----- Supplied material -----

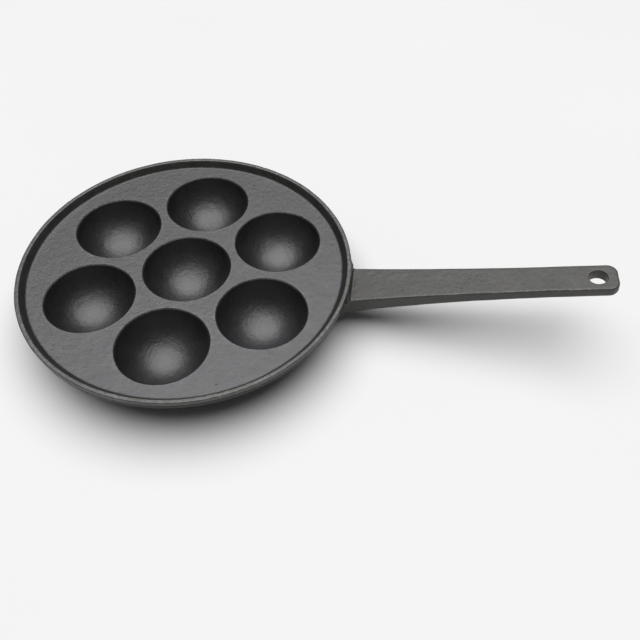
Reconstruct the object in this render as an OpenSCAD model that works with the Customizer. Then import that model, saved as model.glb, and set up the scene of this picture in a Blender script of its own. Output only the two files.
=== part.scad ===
// Cast iron pan with round wells for baking filled batter balls, with a long rising handle.
// Millimetres. The pan stands on z = 0 with its axis on Z, and the handle points along +X.

/* [Wells] */
// Width of each well at its mouth
well_mouth_d = 57.8; // [50:0.2:60]
// Depth of each well below the cooking face
well_depth = 25; // [20:0.5:27]
// Wall of each well
well_wall = 3.8; // [3:0.1:4]
// Flat land left between two neighbouring mouths
well_land = 7.2; // [7:0.2:14]
// How much is ground off each well's underside so that it stands level
foot_flat = 0.6; // [0.2:0.1:1.2]
// Bevel round each mouth
mouth_bevel = 0.6; // [0.2:0.1:1]

/* [Plate] */
// Thickness of the cooking plate
plate_t = 4; // [3:0.25:5]
// Flat land between the outer mouths and the rim
plate_margin = 9.1; // [8:0.1:20]

/* [Rim] */
// Height of the rim above the cooking face
rim_h = 5; // [4:0.25:9]
// Steepness of the rim's inner wall, in degrees
rim_slope = 58; // [45:1:75]
// Hollow fillet where the inner wall rises from the plate
rim_foot_r = 2; // [1:0.1:2.5]
// Round of the rim's inner top edge
rim_crest_r = 1; // [0.5:0.1:1.4]
// Width of the rim's top, outside the inner round
rim_top_w = 2.2; // [1.6:0.1:4]
// Round of the rim's outer top edge
rim_edge_r = 0.8; // [0.4:0.1:1.2]
// Depth of the rim's outer bead
bead_h = 2.6; // [1.6:0.1:3.4]
// How far the bead overhangs the wall below it
bead_step = 0.6; // [0.2:0.1:1]
// How far the upright outer face reaches below the cooking face
band_drop = 1.2; // [0.5:0.1:2.5]

/* [Skirt] */
// Lean of the skirt from upright, in degrees
skirt_lean = 34; // [20:1:36]
// Thickness of the skirt's wall
skirt_t = 3.5; // [2.5:0.1:4.5]
// Gap between the skirt's lower edge and what the pan stands on
skirt_gap = 2.4; // [1:0.1:8]

/* [Handle] */
// Length from the pan's wall to the tip, along the top face
handle_l = 167; // [130:1:220]
// Rise of the handle above level, in degrees
handle_rise = 9.7; // [4:0.1:18]
// How far below the cooking face the top face meets the wall
handle_drop = 2.6; // [1.4:0.1:5]
// Width where the root ends
root_w = 27.3; // [24:0.1:34]
// Depth where the root ends
root_t = 10.7; // [9:0.1:13]
// Length of the root
root_l = 20; // [16:0.5:30]
// Fillet between the handle's sides and the wall
root_fillet_r = 6; // [3:0.5:10]
// Extra depth of the root's underside at the wall
root_droop = 2.5; // [0:0.1:4]
// Width of the hanging end
eye_w = 21; // [19:0.1:24]
// Depth of the hanging end
eye_t = 7.5; // [6:0.1:9]
// Length of the hanging end
eye_l = 24; // [20:0.5:30]
// Corner rounds of the tip
tip_r = 6.5; // [3:0.1:8]
// Round along the handle's top edges
top_edge_r = 1.2; // [0.5:0.1:1.6]
// Round along the handle's lower edges
low_edge_r = 2.6; // [1:0.1:3]

/* [Hanging hole] */
// Width of the hole
hole_d = 11.5; // [8:0.1:13]
// Distance from the hole's centre to the tip
hole_inset = 12; // [11:0.1:14]

/* [Hidden] */
$fn = 96;
arc_steps = 6;
shank_steps = 6;
corner_steps = 4;
slack = 1;
ring_start = 30;
ring_step = 60;
cook_grey = [0.30, 0.30, 0.31];
skirt_grey = [0.24, 0.24, 0.24];
handle_grey = [0.27, 0.26, 0.25];

// each well is part of a sphere whose centre lies a little above the cooking face
mouth_r = well_mouth_d / 2;
bowl_r = (mouth_r * mouth_r + well_depth * well_depth) / (2 * well_depth);
bowl_rise = bowl_r - well_depth;
pitch_r = well_mouth_d + well_land;
plate_z = well_depth + well_wall - foot_flat;
plate_under_z = plate_z - plate_t;

// the rim's inner wall: a hollow fillet, a straight slope and a rounded crest
flat_r = pitch_r + mouth_r + plate_margin;
slope_l = (rim_h - (rim_foot_r + rim_crest_r) * (1 - cos(rim_slope))) / sin(rim_slope);
crest_x = flat_r + (rim_foot_r + rim_crest_r) * sin(rim_slope) + slope_l * cos(rim_slope);
pan_r = crest_x + rim_top_w;
wall_r = pan_r - bead_step;
band_z = plate_z - band_drop;
function skirt_r(z) = wall_r - (band_z - z) * tan(skirt_lean);
skirt_t_level = skirt_t / cos(skirt_lean);

// the handle's own frame starts where its top face meets the wall
handle_z = plate_z - handle_drop;
shank_l = handle_l - root_l - eye_l;
fillet_y = half_w(0) + root_fillet_r;
fillet_x = sqrt(pow(wall_r + root_fillet_r, 2) - fillet_y * fillet_y) - wall_r;
fillet_end_x = (fillet_x + wall_r) * wall_r / (wall_r + root_fillet_r) - wall_r;
root_in_x = -(pan_r - skirt_r(0));
function taper(x) = x > handle_l - eye_l ? 0 : pow(1 - (max(x, 0) - root_l) / shank_l, 2);
function half_w(x) = (eye_w + (root_w - eye_w) * taper(x)) / 2;
function droop(x) = x > root_l ? 0 : root_droop * pow(1 - max(x, 0) / root_l, 2);
function depth(x) = eye_t + (root_t - eye_t) * taper(x) + droop(x);
function flare(x) = x > fillet_x ? half_w(x)
    : fillet_y - sqrt(max(0, pow(root_fillet_r, 2) - pow(max(x, fillet_end_x) - fillet_x, 2)));

function arc(c, r, a0, a1, steps) =
    [for (i = [0:steps]) c + r * [cos(a0 + (a1 - a0) * i / steps), sin(a0 + (a1 - a0) * i / steps)]];
function ring_place(i) = pitch_r * [cos(ring_start + ring_step * i), sin(ring_start + ring_step * i)];

// the handle's cross-section, seen along it: a flat top with small rounds and fuller rounds below
function section(half, deep) = concat(
    arc([half - top_edge_r, -top_edge_r], top_edge_r, 90, 0, corner_steps),
    arc([half - low_edge_r, low_edge_r - deep], low_edge_r, 0, -90, corner_steps),
    arc([low_edge_r - half, low_edge_r - deep], low_edge_r, -90, -180, corner_steps),
    arc([top_edge_r - half, -top_edge_r], top_edge_r, 180, 90, corner_steps));

module bowl(wall) {
    translate([0, 0, plate_z + bowl_rise])
        sphere(r = bowl_r + wall);
}

module mouth() {
    bowl(0);
    translate([0, 0, plate_z - mouth_bevel])
        cylinder(h = mouth_bevel + slack, r1 = mouth_r, r2 = mouth_r + mouth_bevel + slack);
}

module well(place) {
    color(cook_grey)
        translate([place.x, place.y, 0])
            difference() {
                intersection() {
                    bowl(well_wall);
                    cylinder(h = plate_under_z, r = bowl_r + well_wall + slack);
                }
                bowl(0);
            }
}

module cooking_plate() {
    color(cook_grey)
        difference() {
            translate([0, 0, plate_under_z])
                cylinder(h = plate_t, r = flat_r);
            mouth();
            for (i = [0:5])
                translate([ring_place(i).x, ring_place(i).y, 0])
                    mouth();
        }
}

module rim() {
    color(skirt_grey)
        translate([0, 0, plate_z])
            rotate_extrude()
                polygon(concat(
                    [[flat_r, -plate_t]],
                    arc([flat_r, rim_foot_r], rim_foot_r, -90, rim_slope - 90, arc_steps),
                    arc([crest_x, rim_h - rim_crest_r], rim_crest_r, 90 + rim_slope, 90, arc_steps),
                    arc([pan_r - rim_edge_r, rim_h - rim_edge_r], rim_edge_r, 90, 0, arc_steps),
                    [[pan_r, rim_h - bead_h],
                     [wall_r, rim_h - bead_h - bead_step],
                     [wall_r, -band_drop],
                     [skirt_r(plate_under_z), -plate_t]]));
}

module skirt() {
    color(skirt_grey)
        rotate_extrude()
            polygon([
                [skirt_r(plate_under_z), plate_under_z],
                [skirt_r(skirt_gap), skirt_gap],
                [skirt_r(skirt_gap) - skirt_t_level, skirt_gap],
                [skirt_r(plate_under_z) - skirt_t_level, plate_under_z]]);
}

// everything inside the pan's outer wall, with the skirt's slope carried on to the floor
module inside_of_wall() {
    rotate_extrude()
        polygon([
            [0, 0],
            [skirt_r(0), 0],
            [wall_r, band_z],
            [wall_r, plate_z + rim_h - bead_h - bead_step],
            [pan_r, plate_z + rim_h - bead_h],
            [pan_r, plate_z + rim_h + slack],
            [0, plate_z + rim_h + slack]]);
}

module on_handle() {
    translate([wall_r, 0, handle_z])
        rotate([0, -handle_rise, 0])
            children();
}

// a bar whose cross-section follows the handle's width and depth at each station along it
module bar(stations) {
    rings = [for (x = stations) [for (p = section(flare(x), depth(x))) [x, p.x, p.y]]];
    n = len(rings[0]);
    last = len(rings) - 1;
    polyhedron(
        points = [for (ring = rings) for (p = ring) p],
        faces = concat(
            [[for (k = [0:n - 1]) k]],
            [for (j = [0:last - 1]) for (k = [0:n - 1])
                [j * n + k, (j + 1) * n + k, (j + 1) * n + (k + 1) % n]],
            [for (j = [0:last - 1]) for (k = [0:n - 1])
                [j * n + k, (j + 1) * n + (k + 1) % n, j * n + (k + 1) % n]],
            [[for (k = [n - 1:-1:0]) last * n + k]]));
}

module handle_root() {
    sweep = fillet_x - fillet_end_x;
    color(handle_grey)
        difference() {
            on_handle()
                bar(concat(
                    [root_in_x],
                    [for (i = [0:arc_steps]) fillet_end_x + sweep * (1 - pow(1 - i / arc_steps, 2))],
                    [root_l]));
            inside_of_wall();
        }
}

module handle_shank() {
    color(handle_grey)
        on_handle()
            bar([for (i = [0:shank_steps]) root_l + shank_l * i / shank_steps]);
}

// the tip's outline, cut square where it meets the shank and rounded at both far corners
module tip_outline() {
    translate([handle_l - eye_l - slack, -eye_w, 0])
        cube([eye_l + slack - tip_r, 2 * eye_w, 2 * eye_t]);
    translate([handle_l - tip_r - slack, tip_r - eye_w / 2, 0])
        cube([tip_r + slack, eye_w - 2 * tip_r, 2 * eye_t]);
    for (side = [-1, 1])
        translate([handle_l - tip_r, side * (eye_w / 2 - tip_r), 0])
            cylinder(h = 2 * eye_t, r = tip_r);
}

module hanging_eye() {
    color(handle_grey)
        on_handle()
            difference() {
                intersection() {
                    bar([handle_l - eye_l, handle_l]);
                    translate([0, 0, -eye_t - slack])
                        tip_outline();
                }
                translate([handle_l - hole_inset, 0, -eye_t - slack])
                    cylinder(h = eye_t + 2 * slack, d = hole_d);
            }
}

cooking_plate();
rim();
skirt();
well([0, 0]);  // well_centre
well(ring_place(0));  // well_rear_right
well(ring_place(1));  // well_rear
well(ring_place(2));  // well_rear_left
well(ring_place(3));  // well_front_left
well(ring_place(4));  // well_front
well(ring_place(5));  // well_front_right
handle_root();
handle_shank();
hanging_eye();
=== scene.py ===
import math

import bpy
import numpy as np
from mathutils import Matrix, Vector, noise
from mathutils.geometry import delaunay_2d_cdt


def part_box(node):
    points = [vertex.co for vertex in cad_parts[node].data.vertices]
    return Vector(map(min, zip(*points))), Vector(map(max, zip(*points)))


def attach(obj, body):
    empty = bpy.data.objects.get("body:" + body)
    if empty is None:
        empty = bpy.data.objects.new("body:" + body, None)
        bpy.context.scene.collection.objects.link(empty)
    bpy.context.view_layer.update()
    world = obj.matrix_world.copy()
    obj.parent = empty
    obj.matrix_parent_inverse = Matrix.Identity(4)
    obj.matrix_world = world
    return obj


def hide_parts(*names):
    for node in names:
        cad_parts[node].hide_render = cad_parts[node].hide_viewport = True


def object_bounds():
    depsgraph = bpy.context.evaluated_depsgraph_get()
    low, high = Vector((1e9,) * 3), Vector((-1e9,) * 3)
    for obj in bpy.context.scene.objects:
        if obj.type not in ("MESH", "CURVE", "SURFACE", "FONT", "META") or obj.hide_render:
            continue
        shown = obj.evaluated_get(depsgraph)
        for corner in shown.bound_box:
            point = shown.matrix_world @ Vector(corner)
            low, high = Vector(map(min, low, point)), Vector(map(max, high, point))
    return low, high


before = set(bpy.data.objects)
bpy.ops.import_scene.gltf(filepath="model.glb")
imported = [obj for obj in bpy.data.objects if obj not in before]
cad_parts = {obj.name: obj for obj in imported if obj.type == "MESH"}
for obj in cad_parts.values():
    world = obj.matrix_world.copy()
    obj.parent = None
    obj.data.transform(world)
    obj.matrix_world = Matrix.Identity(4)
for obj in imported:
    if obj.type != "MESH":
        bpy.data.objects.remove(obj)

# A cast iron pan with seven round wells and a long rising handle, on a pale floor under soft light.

cad_low, cad_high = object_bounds()
MM = 0.001

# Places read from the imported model
PLATE_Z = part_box("cooking_plate")[1].z
PLATE_UNDER_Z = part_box("cooking_plate")[0].z
FLAT_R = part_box("cooking_plate")[1].x
PAN_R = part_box("rim")[1].x
RIM_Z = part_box("rim")[1].z
SKIRT_LOW_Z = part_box("skirt")[0].z
WELLS = ("well_centre", "well_rear_right", "well_rear", "well_rear_left", "well_front_left",
         "well_front", "well_front_right")

# Cast skin: long swells and short lumps
SWELL_SIZE = 14 * MM
SWELL_H = 0.045 * MM
HANDLE_SWELL_H = 0.09 * MM
LUMP_SIZE = 5 * MM
LUMP_H = 0.025 * MM
SHARP_ANGLE = math.radians(55)

# Iron
IRON_IOR = 1.9
GLEAM = 0.5
# Painted shade: how far the reflection is turned down on faces marked as sheltered
PAINTED_SHADE_DULLS = 0.34
GRAIN_DEPTH = 0.00032

# Flat faces, filled by rows of points that keep clear of the borders by a share of the step
ROW_SHARE = 0.87
CLEAR_SHARE = 0.55
PLATE_GRID = 1.9 * MM
PLATE_SEGMENTS = 420
HANDLE_TOP_GRID = 1.05 * MM
HANDLE_LOW_GRID = 2.2 * MM

# Wells
MOUTH_R = 28.9 * MM
WELL_DEPTH = 25 * MM
WELL_WALL = 3.8 * MM
WELL_ROOT_DROP = 1.2 * MM
MOUTH_ROUND = 0.7 * MM
BOWL_R = (MOUTH_R ** 2 + WELL_DEPTH ** 2) / (2 * WELL_DEPTH)
BOWL_RISE = BOWL_R - WELL_DEPTH
WELL_TOP_R = MOUTH_R + MOUTH_ROUND
WELL_ROOT_R = 32.4 * MM
WELL_SEGMENTS = 120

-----

> [Description of the task] Return only the lines spanning from the first line of the material through the line with "band_drop = 1.2; // [0.5:0.1:2.5]", copied exactly, both ends kept.

> [Answer]
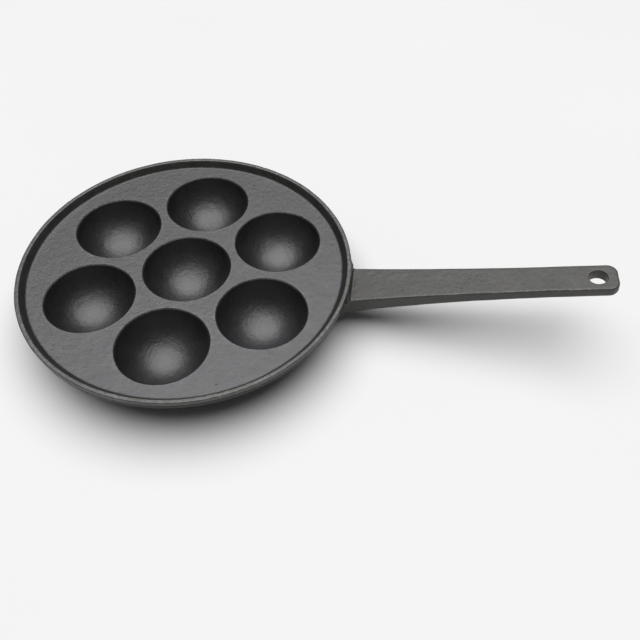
Reconstruct the object in this render as an OpenSCAD model that works with the Customizer. Then import that model, saved as model.glb, and set up the scene of this picture in a Blender script of its own. Output only the two files.
=== part.scad ===
// Cast iron pan with round wells for baking filled batter balls, with a long rising handle.
// Millimetres. The pan stands on z = 0 with its axis on Z, and the handle points along +X.

/* [Wells] */
// Width of each well at its mouth
well_mouth_d = 57.8; // [50:0.2:60]
// Depth of each well below the cooking face
well_depth = 25; // [20:0.5:27]
// Wall of each well
well_wall = 3.8; // [3:0.1:4]
// Flat land left between two neighbouring mouths
well_land = 7.2; // [7:0.2:14]
// How much is ground off each well's underside so that it stands level
foot_flat = 0.6; // [0.2:0.1:1.2]
// Bevel round each mouth
mouth_bevel = 0.6; // [0.2:0.1:1]

/* [Plate] */
// Thickness of the cooking plate
plate_t = 4; // [3:0.25:5]
// Flat land between the outer mouths and the rim
plate_margin = 9.1; // [8:0.1:20]

/* [Rim] */
// Height of the rim above the cooking face
rim_h = 5; // [4:0.25:9]
// Steepness of the rim's inner wall, in degrees
rim_slope = 58; // [45:1:75]
// Hollow fillet where the inner wall rises from the plate
rim_foot_r = 2; // [1:0.1:2.5]
// Round of the rim's inner top edge
rim_crest_r = 1; // [0.5:0.1:1.4]
// Width of the rim's top, outside the inner round
rim_top_w = 2.2; // [1.6:0.1:4]
// Round of the rim's outer top edge
rim_edge_r = 0.8; // [0.4:0.1:1.2]
// Depth of the rim's outer bead
bead_h = 2.6; // [1.6:0.1:3.4]
// How far the bead overhangs the wall below it
bead_step = 0.6; // [0.2:0.1:1]
// How far the upright outer face reaches below the cooking face
band_drop = 1.2; // [0.5:0.1:2.5]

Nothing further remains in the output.